§ **GIVEN REQUEST**
Take the records below and print them verbatim up to and including the line that carries "What three.js and".

Object modeling scripts
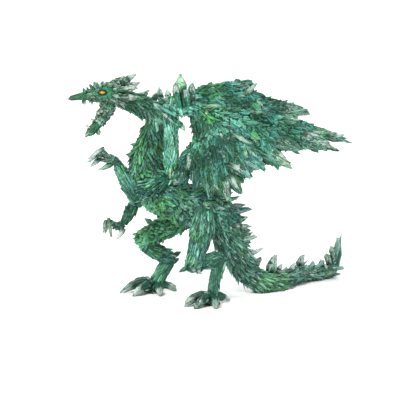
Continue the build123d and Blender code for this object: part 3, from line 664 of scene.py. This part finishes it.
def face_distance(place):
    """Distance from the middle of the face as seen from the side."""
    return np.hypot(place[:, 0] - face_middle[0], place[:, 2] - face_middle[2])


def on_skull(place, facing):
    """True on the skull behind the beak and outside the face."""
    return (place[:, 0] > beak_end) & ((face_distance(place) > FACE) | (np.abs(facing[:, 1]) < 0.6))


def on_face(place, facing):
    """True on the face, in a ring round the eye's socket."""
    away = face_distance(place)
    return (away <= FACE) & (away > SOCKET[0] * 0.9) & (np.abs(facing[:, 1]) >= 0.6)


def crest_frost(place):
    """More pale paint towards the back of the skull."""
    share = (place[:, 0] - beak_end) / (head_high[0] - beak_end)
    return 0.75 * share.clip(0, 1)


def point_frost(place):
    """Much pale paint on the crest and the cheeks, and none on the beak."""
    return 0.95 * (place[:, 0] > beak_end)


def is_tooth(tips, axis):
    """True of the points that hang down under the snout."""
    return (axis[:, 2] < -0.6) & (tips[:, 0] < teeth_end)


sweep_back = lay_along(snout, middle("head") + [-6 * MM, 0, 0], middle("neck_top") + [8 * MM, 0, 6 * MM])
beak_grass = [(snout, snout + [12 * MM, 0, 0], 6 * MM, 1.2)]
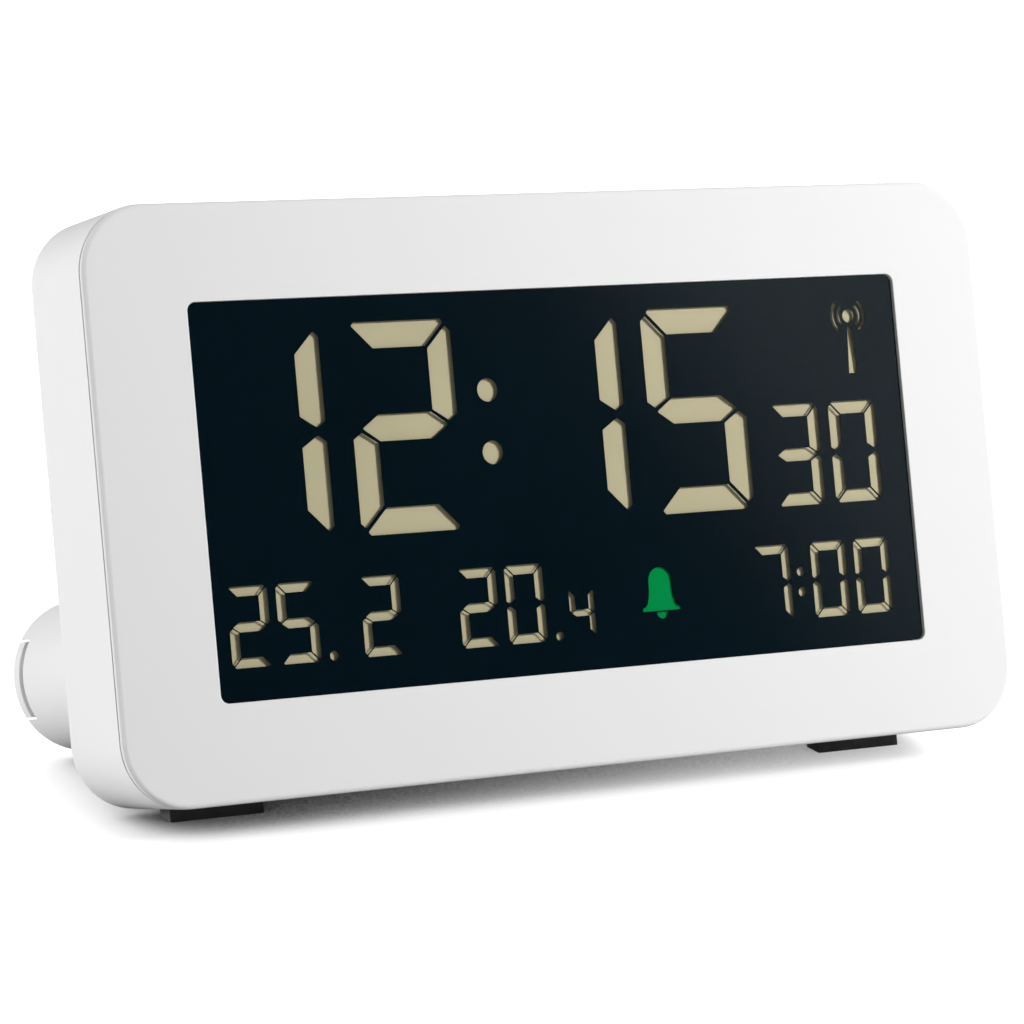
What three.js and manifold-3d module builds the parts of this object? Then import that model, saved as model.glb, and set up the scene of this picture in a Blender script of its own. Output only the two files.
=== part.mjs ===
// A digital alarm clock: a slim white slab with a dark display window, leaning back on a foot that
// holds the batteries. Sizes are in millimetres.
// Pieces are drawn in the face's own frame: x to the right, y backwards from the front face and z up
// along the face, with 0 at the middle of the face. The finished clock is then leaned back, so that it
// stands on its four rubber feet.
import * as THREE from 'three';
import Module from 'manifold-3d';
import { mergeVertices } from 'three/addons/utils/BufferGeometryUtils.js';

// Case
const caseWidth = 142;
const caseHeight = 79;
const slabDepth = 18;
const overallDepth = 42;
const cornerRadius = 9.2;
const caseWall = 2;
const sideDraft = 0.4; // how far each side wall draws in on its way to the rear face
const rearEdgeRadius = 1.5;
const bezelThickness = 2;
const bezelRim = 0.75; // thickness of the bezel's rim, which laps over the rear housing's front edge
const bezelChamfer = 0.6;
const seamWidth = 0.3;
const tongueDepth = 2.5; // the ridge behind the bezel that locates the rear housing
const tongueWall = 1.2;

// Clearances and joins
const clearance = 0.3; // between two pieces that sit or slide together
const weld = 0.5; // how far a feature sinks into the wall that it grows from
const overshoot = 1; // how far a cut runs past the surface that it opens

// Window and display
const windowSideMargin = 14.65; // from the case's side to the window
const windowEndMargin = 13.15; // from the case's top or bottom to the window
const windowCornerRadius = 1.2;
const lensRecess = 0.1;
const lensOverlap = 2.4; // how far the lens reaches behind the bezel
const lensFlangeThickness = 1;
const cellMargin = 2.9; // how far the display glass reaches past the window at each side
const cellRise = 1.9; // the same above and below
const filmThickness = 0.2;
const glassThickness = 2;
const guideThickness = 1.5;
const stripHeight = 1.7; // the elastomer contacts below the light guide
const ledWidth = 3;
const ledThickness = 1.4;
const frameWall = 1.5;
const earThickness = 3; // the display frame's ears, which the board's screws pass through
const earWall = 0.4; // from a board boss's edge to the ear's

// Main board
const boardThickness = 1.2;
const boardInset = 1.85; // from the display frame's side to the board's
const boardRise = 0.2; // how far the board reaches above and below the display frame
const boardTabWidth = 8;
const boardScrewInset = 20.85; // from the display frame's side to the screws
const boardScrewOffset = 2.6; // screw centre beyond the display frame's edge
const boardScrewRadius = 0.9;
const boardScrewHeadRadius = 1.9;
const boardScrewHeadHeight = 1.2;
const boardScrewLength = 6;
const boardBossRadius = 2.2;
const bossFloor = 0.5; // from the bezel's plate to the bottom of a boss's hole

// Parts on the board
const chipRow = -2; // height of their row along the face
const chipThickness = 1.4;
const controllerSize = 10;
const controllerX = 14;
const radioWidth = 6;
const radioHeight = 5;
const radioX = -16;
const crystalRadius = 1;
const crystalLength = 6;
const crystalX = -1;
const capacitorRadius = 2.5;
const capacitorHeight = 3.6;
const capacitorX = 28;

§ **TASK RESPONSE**
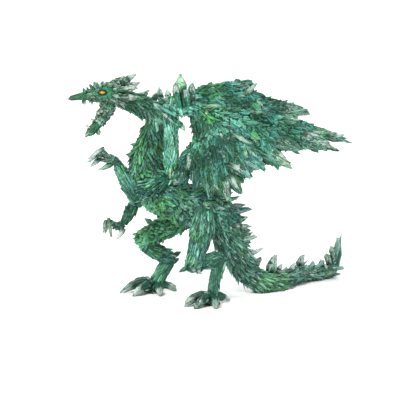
Continue the build123d and Blender code for this object: part 3, from line 664 of scene.py. This part finishes it.
def face_distance(place):
    """Distance from the middle of the face as seen from the side."""
    return np.hypot(place[:, 0] - face_middle[0], place[:, 2] - face_middle[2])


def on_skull(place, facing):
    """True on the skull behind the beak and outside the face."""
    return (place[:, 0] > beak_end) & ((face_distance(place) > FACE) | (np.abs(facing[:, 1]) < 0.6))


def on_face(place, facing):
    """True on the face, in a ring round the eye's socket."""
    away = face_distance(place)
    return (away <= FACE) & (away > SOCKET[0] * 0.9) & (np.abs(facing[:, 1]) >= 0.6)


def crest_frost(place):
    """More pale paint towards the back of the skull."""
    share = (place[:, 0] - beak_end) / (head_high[0] - beak_end)
    return 0.75 * share.clip(0, 1)


def point_frost(place):
    """Much pale paint on the crest and the cheeks, and none on the beak."""
    return 0.95 * (place[:, 0] > beak_end)


def is_tooth(tips, axis):
    """True of the points that hang down under the snout."""
    return (axis[:, 2] < -0.6) & (tips[:, 0] < teeth_end)


sweep_back = lay_along(snout, middle("head") + [-6 * MM, 0, 0], middle("neck_top") + [8 * MM, 0, 6 * MM])
beak_grass = [(snout, snout + [12 * MM, 0, 0], 6 * MM, 1.2)]
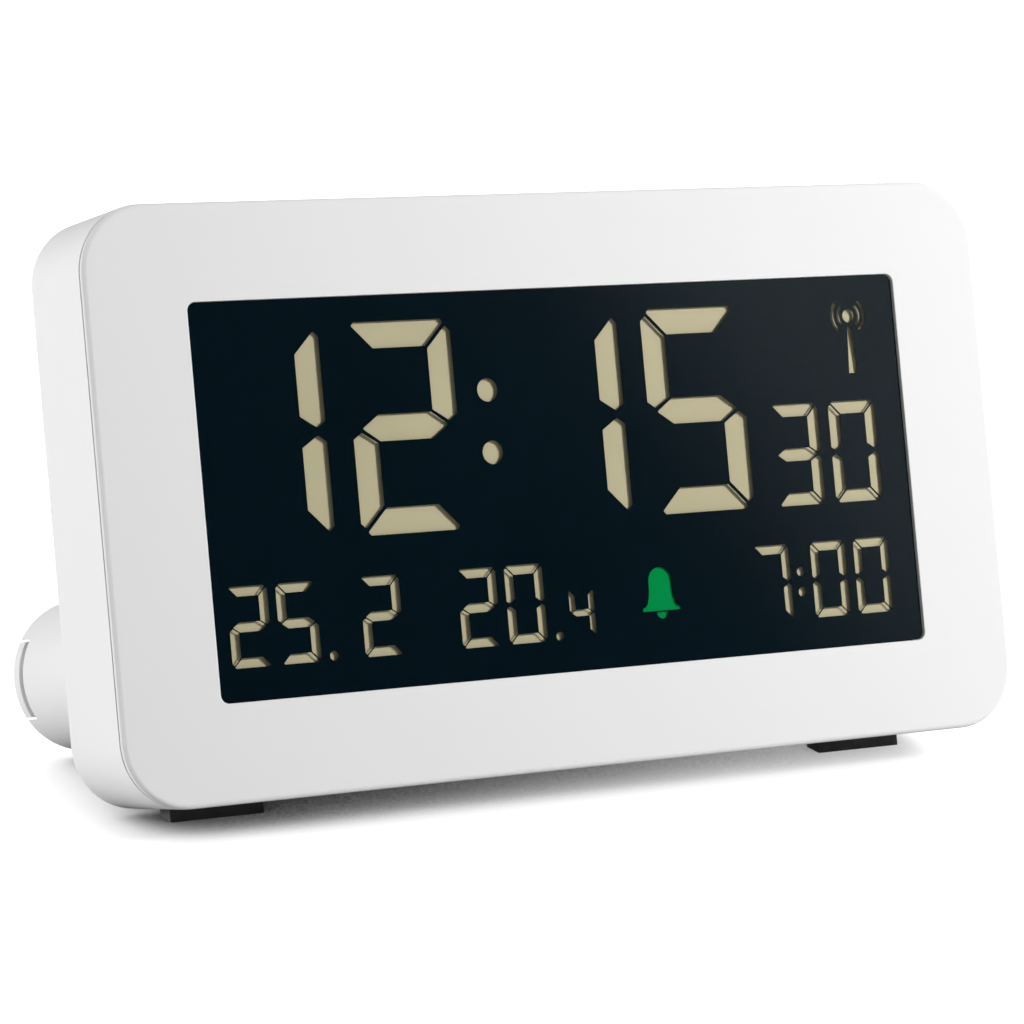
What three.js and manifold-3d module builds the parts of this object? Then import that model, saved as model.glb, and set up the scene of this picture in a Blender script of its own. Output only the two files.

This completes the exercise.